Jaw Jaw Not Abortion War: Can We Debate Without Fear?

When women seeking abortion are targeted outside clinics, when clinic escorts are assaulted, when anti-abortion protestors' tactics are to intimidate and maximise distress, it feels a bit too much like war. For those of us who want to engage in this debate but prefer 'jaw jaw to war war', verbatim theatre like 'I told my mum....' is a brilliant place to start.

Abortion is going to be on everybody's lips this year if both advocates and opponents of abortion rights have anything to say about it. The UK Abortion Act was passed 50 years ago. Alongside the Family Planning Act also passed in 1967, it has transformed women's lives, making them full participants in the social, economic and political life of the country and has, as was the primary intention of the Act, saved women's lives.

The majority of people agree that abortion should be legal and safe. One in three women will have one, and of the other two a significant proportion will have faced the dilemma of an unintended pregnancy sometime during their fertile lives. Increasingly the ethical argument is being made that it is a moral duty for society to support and fund abortions, moral for doctors and nurses to provide them and can be an act of moral responsibility to choose to have one.

Yet the right to abortion is still contested - loudly. In America they call it the 'abortion wars' and this isn't just hyperbole. Anti-abortion protestors there are insistent, aggressive, sometimes violent, occasionally deadly. In 2015 three people were murdered at a Planned Parenthood clinic in Colorado by a man who called himself 'pro-life'. The list of murders of abortion clinic staff and firebombings of abortion clinics is a grim read. In the UK, clinic protest has escalated and is the cause of calls for buffer zones to protect women and clinic staff.

This begs the question - is there a way in this 50th anniversary year to make this less of a battle and more of a conversation?

Lots of people are going to give it a go. A project at the Open University aims to find different ways to give voice to the personal experiences of young women who've had abortions. A student group Viva La Vulva, from University College London recently staged a play based on women's abortion stories. Other projects this year will try to capture the memories of women and health workers who remember the days before 1967 when contraception was hard to come by and abortion could land you in the jail or the morgue.

All these projects take on the remaining taboo of talking about abortion as a real life event, not just an abstract political debate. They aim to generate empathy, understanding and to challenge the stigma and isolation that women often experience around abortion.

But the debate continues. It is not resolved and may never be. There will always be a small group of people whose views will remain untouched by public opinion, human rights arguments, evidence, public health imperatives or day to day realities. For them opposing abortion is an act of faith. So, a question remains about whether it is possible to engage with their ideas and accept that they are not going away.
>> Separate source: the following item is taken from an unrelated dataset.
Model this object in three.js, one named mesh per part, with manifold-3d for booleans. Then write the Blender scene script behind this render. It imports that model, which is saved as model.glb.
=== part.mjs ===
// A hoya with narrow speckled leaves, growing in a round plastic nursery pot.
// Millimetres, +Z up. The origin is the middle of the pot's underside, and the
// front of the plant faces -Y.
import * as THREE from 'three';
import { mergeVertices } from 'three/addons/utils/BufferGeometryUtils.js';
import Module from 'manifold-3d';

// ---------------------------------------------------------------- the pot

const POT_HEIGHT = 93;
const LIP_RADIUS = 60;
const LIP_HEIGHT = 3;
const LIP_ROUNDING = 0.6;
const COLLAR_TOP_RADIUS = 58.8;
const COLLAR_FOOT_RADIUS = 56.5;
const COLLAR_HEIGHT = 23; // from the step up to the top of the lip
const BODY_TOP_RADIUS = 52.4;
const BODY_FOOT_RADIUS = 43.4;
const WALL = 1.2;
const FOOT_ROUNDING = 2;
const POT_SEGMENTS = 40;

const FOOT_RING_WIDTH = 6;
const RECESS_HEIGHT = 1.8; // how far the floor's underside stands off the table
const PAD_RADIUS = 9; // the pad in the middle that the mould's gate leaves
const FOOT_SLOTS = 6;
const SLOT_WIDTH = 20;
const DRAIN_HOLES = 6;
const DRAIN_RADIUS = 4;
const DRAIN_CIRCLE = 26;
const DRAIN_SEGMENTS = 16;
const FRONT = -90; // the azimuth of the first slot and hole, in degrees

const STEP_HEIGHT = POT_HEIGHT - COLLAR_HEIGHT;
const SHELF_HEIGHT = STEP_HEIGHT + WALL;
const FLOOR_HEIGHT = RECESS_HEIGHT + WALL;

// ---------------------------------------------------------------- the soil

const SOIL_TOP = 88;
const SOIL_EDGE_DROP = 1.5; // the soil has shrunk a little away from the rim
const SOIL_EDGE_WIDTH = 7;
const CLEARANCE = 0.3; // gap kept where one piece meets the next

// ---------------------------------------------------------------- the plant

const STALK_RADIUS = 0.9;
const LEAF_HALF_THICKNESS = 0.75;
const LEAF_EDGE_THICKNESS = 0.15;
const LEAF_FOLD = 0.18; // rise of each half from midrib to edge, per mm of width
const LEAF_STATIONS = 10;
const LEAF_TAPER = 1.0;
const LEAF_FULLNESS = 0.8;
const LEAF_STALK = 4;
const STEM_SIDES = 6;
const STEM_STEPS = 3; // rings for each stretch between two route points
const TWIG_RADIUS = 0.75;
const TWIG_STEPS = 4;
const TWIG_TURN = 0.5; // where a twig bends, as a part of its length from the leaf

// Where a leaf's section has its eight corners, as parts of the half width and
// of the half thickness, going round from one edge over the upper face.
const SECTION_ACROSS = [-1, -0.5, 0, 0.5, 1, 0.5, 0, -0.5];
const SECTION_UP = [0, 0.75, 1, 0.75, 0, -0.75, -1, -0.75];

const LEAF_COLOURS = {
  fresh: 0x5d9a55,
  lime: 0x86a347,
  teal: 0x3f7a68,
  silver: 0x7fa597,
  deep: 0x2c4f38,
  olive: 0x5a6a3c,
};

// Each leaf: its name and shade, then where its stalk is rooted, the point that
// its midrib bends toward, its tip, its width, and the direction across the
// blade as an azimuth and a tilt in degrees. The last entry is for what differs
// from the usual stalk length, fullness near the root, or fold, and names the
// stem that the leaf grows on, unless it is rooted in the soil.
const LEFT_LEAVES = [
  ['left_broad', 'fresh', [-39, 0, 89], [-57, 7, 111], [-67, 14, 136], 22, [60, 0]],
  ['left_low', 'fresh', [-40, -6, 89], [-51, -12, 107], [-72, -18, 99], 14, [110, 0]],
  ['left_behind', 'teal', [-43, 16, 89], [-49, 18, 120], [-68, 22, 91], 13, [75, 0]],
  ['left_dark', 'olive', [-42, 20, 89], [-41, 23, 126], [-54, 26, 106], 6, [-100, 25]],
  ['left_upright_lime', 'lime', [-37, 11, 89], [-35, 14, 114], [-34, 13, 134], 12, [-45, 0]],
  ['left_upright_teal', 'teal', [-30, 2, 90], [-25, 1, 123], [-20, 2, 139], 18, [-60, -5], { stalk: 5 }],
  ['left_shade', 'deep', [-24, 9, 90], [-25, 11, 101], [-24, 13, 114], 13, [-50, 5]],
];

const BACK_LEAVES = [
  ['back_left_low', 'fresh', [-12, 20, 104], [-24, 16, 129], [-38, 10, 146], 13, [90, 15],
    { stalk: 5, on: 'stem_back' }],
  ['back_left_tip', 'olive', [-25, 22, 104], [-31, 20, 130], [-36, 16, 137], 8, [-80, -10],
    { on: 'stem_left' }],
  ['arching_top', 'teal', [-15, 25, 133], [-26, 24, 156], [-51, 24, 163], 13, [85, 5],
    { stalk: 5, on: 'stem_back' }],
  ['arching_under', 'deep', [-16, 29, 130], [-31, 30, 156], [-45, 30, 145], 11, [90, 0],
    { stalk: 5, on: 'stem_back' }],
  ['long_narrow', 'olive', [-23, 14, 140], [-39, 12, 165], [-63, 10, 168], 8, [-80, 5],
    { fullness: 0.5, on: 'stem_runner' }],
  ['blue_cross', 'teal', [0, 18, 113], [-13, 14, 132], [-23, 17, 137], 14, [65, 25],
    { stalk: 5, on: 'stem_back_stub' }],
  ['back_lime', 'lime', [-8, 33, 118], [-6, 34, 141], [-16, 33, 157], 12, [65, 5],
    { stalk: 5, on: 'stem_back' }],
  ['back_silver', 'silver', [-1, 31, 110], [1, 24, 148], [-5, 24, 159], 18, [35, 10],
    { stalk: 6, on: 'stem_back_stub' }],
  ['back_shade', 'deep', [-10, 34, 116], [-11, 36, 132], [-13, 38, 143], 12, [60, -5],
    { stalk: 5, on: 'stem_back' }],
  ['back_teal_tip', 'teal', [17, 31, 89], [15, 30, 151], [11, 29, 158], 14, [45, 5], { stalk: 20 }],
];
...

One theatre group in Liverpool thinks it is. From a passing comment in a restaurant, to a conversation in a car, to a debate amongst young actors, a play that does just that has been imagined, devised and will soon be performed in towns and cities all over England and in Northern Ireland - the only country in the UK without legal abortion where taking perfectly safe abortion medication can still land you in jail.

'I told my mum I was going on an RE Trip', written by Julia Samuels and performed by her 20 Stories High youth theatre company, eschews the more sympathetic 'voices of women who've had abortions' version of drama. Those voices are clearly heard in the play, but so are the voices of doctors who will and who won't provide abortions, abortion opponents, young men struggling with their role in this decision and young women who would never contemplate abortion. It distills the wide-ranging, complex, contradictory and ultimately irreconcilable elements of the abortion debate into an intense, animated pageant of perspectives.
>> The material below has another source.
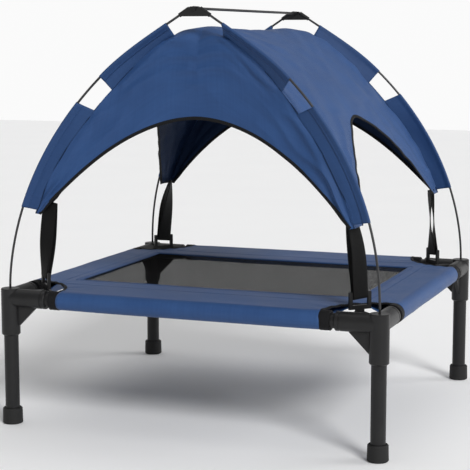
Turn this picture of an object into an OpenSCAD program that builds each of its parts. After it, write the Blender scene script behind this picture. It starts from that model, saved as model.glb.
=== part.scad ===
// Elevated pet bed on a tube frame, with a domed fabric canopy hung from two leaning pole arches.
// Millimetres. X runs left to right, Y front to back, Z up; the origin is on the floor
// under the middle of the bed.

/* [Frame] */
// Distance between the left and right leg axes
frame_w = 580; // [540:1:620]
// Distance between the front and back leg axes
frame_d = 530; // [490:1:560]
// Height of the flat tops of the corner connectors
deck_h = 210; // [190:1:230]
// Outer diameter of the legs and rails
tube_od = 22; // [20:0.5:24]
// Wall thickness of the legs and rails
tube_wall = 1.2; // [0.8:0.1:2]

/* [Corner connectors] */
// Outer diameter of the upright leg socket
socket_od = 28.5; // [27:0.5:31]
// Height of the leg socket
socket_h = 72; // [66:1:80]
// Outer diameter of the two rail arms
arm_od = 28; // [27:0.5:30]
// Length of each rail arm, from the leg axis to its mouth
arm_len = 63; // [56:1:68]
// Size of the triangular webs under the arms, beyond the socket
web_size = 29; // [20:1:30]
// Thickness of those webs
web_t = 5; // [3:0.5:8]

/* [Feet] */
// Outer diameter of a foot cap
foot_od = 31; // [28:0.5:34]
// Height of a foot cap
foot_h = 24.5; // [18:0.5:32]
// Thickness of the rubber under the leg
foot_floor = 3; // [2:0.5:5]

/* [Mat] */
// Radius of the round notch cut out of each mat corner, to where its binding starts
notch_r = 85; // [82:1:92]
// Outer radius of the sleeves that wrap the rails
sleeve_r = 14; // [13.5:0.1:15]
// Half width of the opening for the mesh panel
mesh_half_w = 226; // [200:1:240]
// Half depth of the opening for the mesh panel
mesh_half_d = 150; // [120:1:180]
// Depth of the pocket seam behind the front and back rails
pocket_x_rail = 72; // [50:1:90]
// Depth of the pocket seam beside the left and right rails
pocket_y_rail = 42; // [30:1:50]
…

The immediacy of verbatim theatre, not just the stories, but the actual words spoken in the actual voices of real people is challenging, energising - sometimes uncomfortable. It asks the audience to really listen; to actually hear a range of deeply held beliefs; to engage with a difficult reality - that this debate might never be lost...or won.

This form of theatre is able to voice both sides of the debate with integrity. It encourages discussion, argument, and reflection. It doesn't presume to have an answer, but celebrates the debate in all its mess and complexity.

When women seeking abortion are targeted outside clinics, when clinic escorts are assaulted, when anti-abortion protestors' tactics are to intimidate and maximise distress, it feels a bit too much like war. For those of us who want to engage in this debate but prefer 'jaw jaw to war war', verbatim theatre like 'I told my mum....' is a brilliant place to start.